WHAT YOU SHOULD DO =>
Where a line holds the word "finishes", copy that line.

DATA SECTION =>
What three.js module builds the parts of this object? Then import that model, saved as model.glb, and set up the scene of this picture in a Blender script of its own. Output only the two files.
---
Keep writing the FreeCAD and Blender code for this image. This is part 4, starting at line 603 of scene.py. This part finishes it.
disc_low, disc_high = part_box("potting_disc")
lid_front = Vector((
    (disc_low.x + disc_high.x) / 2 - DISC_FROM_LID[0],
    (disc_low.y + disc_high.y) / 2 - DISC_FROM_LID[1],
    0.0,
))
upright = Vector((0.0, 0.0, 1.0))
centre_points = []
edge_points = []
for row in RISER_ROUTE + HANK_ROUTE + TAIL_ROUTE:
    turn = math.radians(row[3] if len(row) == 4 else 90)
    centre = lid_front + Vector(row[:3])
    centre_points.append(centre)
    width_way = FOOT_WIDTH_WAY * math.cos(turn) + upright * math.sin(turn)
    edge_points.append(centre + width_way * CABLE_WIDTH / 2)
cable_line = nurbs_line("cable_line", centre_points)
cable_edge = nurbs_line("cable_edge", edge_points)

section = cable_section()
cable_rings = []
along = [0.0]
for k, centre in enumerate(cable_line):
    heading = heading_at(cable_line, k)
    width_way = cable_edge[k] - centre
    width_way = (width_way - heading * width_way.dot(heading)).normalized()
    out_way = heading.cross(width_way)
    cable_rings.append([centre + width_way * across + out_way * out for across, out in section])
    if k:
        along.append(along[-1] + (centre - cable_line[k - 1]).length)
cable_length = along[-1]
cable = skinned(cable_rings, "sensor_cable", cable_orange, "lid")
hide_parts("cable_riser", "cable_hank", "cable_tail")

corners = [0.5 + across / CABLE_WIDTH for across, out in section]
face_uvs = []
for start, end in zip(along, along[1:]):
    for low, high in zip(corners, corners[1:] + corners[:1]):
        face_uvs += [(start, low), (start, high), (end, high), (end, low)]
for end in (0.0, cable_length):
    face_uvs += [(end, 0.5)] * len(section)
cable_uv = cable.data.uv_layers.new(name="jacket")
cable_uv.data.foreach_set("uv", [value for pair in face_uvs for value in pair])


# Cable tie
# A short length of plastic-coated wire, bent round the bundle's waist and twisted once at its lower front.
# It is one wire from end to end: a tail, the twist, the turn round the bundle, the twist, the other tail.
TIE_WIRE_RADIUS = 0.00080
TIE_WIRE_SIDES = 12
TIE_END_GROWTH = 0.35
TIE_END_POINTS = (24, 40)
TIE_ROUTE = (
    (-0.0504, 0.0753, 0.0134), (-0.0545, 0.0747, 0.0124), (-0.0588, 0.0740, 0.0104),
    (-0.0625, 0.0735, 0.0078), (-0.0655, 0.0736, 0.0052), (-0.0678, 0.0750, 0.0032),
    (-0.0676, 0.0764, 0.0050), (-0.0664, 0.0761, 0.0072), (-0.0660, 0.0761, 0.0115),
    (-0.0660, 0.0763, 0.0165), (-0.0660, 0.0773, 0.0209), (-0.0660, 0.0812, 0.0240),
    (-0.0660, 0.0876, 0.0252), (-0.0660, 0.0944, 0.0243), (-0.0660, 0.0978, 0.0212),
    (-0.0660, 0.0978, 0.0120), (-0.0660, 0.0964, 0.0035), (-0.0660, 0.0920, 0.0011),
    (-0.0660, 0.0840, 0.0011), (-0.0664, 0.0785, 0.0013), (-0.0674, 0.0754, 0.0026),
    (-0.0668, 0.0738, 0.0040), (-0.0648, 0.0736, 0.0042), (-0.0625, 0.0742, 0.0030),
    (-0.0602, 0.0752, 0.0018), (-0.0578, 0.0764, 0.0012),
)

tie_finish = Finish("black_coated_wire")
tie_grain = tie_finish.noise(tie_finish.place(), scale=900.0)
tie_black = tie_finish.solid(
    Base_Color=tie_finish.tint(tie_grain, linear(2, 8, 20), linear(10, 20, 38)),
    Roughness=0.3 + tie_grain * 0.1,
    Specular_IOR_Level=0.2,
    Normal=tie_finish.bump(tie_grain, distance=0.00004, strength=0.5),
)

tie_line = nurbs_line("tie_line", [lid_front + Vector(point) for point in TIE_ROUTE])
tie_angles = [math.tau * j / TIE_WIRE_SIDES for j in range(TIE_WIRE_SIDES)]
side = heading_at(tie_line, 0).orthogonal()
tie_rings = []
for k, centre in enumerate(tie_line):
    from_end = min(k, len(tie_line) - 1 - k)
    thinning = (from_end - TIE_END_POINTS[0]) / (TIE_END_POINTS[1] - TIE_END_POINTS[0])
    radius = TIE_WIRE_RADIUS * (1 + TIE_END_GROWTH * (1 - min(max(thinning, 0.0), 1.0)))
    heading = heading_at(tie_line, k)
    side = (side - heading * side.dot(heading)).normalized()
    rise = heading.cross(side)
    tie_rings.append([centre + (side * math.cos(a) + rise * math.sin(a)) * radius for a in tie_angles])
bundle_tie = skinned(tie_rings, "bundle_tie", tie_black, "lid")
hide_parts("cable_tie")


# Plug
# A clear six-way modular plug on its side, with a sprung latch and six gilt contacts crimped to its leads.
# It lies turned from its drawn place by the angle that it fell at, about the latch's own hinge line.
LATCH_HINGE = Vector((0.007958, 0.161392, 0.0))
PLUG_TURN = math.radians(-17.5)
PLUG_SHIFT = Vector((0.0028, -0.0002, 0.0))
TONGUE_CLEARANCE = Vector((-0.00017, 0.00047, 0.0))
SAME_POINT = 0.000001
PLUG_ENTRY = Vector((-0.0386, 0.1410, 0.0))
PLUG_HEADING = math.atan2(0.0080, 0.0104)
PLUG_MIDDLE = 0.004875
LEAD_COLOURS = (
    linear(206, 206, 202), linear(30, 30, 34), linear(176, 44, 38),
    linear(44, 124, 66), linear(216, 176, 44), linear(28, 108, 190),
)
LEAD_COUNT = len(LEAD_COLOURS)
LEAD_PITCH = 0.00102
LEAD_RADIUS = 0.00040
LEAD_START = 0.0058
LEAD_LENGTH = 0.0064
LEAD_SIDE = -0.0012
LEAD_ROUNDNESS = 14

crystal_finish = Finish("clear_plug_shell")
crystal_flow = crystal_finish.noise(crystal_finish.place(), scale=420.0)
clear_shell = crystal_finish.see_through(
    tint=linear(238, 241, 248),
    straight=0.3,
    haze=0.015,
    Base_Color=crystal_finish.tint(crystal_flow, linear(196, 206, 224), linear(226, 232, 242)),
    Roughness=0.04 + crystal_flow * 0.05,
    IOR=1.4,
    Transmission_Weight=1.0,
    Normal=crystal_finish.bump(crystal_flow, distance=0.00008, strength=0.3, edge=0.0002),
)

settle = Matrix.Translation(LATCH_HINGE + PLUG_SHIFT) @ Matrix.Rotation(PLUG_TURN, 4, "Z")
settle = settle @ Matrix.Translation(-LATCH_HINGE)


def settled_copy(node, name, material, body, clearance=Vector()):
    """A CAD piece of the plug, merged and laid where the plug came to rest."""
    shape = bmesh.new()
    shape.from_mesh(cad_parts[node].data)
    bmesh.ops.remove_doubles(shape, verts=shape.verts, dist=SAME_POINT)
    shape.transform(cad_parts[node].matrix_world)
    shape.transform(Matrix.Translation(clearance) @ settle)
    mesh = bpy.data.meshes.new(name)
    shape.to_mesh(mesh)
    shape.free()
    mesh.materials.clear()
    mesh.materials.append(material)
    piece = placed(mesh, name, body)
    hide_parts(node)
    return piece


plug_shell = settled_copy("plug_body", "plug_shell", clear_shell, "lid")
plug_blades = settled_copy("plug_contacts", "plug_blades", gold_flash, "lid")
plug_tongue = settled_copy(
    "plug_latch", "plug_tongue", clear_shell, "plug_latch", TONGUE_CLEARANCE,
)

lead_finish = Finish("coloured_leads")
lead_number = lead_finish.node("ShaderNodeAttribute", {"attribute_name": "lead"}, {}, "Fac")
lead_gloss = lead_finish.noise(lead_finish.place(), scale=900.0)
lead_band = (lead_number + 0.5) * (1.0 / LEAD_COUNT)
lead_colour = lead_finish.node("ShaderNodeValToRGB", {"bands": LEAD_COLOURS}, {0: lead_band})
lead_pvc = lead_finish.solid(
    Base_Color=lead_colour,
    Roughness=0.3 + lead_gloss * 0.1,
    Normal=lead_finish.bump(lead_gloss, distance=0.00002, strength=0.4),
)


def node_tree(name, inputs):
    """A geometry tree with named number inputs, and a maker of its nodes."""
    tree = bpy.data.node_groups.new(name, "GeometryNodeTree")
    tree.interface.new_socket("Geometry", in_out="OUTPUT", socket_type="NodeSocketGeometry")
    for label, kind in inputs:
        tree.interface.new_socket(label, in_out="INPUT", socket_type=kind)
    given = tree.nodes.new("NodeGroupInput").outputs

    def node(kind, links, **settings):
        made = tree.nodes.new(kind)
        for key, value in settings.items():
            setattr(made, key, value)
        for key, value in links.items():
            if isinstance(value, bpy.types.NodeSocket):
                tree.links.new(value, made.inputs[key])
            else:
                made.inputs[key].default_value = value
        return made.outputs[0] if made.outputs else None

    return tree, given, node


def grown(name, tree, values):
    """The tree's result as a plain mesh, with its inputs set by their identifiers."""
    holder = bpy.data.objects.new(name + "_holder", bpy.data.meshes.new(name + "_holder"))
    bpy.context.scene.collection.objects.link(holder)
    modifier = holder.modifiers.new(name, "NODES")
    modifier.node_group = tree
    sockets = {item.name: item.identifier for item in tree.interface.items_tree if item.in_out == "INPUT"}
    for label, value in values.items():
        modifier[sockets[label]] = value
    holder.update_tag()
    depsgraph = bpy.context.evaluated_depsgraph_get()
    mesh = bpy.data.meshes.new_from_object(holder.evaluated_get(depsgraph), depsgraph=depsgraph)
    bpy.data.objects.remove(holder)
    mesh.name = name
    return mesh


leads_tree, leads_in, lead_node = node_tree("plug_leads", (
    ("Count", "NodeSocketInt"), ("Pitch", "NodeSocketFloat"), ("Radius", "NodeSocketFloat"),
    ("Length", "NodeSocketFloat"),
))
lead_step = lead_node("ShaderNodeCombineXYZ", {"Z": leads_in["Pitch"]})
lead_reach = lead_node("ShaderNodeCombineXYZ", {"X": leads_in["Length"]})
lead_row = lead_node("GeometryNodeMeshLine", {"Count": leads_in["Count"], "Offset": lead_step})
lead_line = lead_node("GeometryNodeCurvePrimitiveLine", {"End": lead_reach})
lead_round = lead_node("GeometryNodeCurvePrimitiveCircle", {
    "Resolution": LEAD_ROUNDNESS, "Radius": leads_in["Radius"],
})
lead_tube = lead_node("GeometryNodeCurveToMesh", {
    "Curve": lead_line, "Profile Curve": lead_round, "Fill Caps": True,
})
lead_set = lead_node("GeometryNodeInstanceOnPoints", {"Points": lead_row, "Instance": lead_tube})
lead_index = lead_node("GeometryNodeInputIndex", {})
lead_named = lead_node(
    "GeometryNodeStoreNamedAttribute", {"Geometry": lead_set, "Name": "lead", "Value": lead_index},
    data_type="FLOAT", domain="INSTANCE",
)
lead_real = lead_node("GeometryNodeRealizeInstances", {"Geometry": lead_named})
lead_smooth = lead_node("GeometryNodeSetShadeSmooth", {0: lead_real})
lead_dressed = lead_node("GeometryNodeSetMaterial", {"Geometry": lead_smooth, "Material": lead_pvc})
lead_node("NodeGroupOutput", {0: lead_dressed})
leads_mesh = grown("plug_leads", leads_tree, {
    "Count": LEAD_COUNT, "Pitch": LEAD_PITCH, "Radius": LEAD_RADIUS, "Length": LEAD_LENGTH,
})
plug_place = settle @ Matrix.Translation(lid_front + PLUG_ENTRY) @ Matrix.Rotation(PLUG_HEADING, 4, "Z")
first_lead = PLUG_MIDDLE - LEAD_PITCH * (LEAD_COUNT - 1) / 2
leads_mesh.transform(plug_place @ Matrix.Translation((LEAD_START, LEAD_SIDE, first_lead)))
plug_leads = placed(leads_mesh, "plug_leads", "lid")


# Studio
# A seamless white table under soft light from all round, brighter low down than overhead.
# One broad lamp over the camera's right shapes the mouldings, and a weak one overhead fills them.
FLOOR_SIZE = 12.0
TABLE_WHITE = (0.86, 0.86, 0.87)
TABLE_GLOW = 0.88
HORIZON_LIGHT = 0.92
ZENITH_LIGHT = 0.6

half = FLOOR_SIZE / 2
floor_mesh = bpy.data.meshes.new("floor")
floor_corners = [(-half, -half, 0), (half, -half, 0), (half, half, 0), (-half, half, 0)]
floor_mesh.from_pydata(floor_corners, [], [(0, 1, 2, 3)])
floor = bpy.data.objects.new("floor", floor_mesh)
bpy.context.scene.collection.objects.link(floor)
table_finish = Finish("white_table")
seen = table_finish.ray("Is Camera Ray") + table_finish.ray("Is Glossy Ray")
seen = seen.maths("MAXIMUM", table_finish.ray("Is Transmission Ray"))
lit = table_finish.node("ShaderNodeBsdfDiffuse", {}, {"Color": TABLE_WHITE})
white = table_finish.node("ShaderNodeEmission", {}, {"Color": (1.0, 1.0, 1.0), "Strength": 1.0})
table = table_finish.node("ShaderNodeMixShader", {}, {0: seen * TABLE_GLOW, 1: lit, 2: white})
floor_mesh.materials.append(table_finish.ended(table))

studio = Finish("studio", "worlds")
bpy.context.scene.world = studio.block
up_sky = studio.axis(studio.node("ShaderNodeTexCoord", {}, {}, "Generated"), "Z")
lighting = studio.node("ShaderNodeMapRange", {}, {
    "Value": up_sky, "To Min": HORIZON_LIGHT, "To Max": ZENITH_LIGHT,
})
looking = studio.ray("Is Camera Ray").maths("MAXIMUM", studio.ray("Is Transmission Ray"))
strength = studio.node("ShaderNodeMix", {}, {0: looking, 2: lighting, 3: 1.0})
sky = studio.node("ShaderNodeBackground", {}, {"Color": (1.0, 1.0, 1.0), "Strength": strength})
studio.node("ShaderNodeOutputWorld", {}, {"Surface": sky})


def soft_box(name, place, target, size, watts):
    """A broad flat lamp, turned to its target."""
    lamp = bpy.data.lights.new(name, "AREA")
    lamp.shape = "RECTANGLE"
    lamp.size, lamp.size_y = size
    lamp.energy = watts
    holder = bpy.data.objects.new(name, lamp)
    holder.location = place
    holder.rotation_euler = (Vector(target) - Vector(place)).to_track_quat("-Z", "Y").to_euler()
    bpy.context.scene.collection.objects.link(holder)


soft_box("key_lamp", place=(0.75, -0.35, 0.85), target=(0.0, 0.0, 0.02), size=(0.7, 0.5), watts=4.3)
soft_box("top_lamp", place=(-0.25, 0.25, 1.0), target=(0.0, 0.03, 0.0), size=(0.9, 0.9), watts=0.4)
...
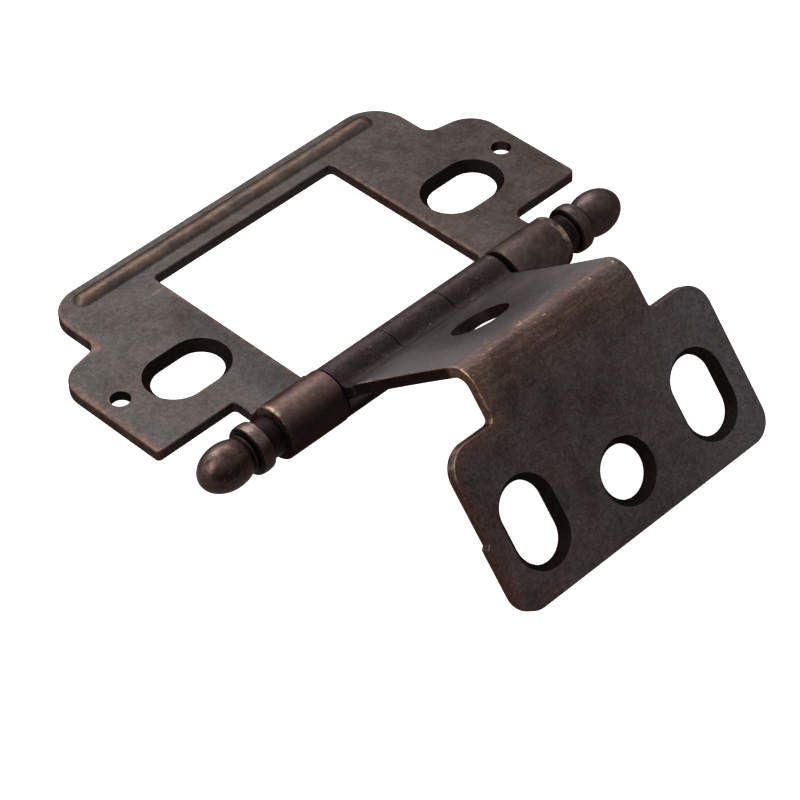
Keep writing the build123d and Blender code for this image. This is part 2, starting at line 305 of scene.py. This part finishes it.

CORRECT RESULT =>
Keep writing the FreeCAD and Blender code for this image. This is part 4, starting at line 603 of scene.py. This part finishes it.
Keep writing the build123d and Blender code for this image. This is part 2, starting at line 305 of scene.py. This part finishes it.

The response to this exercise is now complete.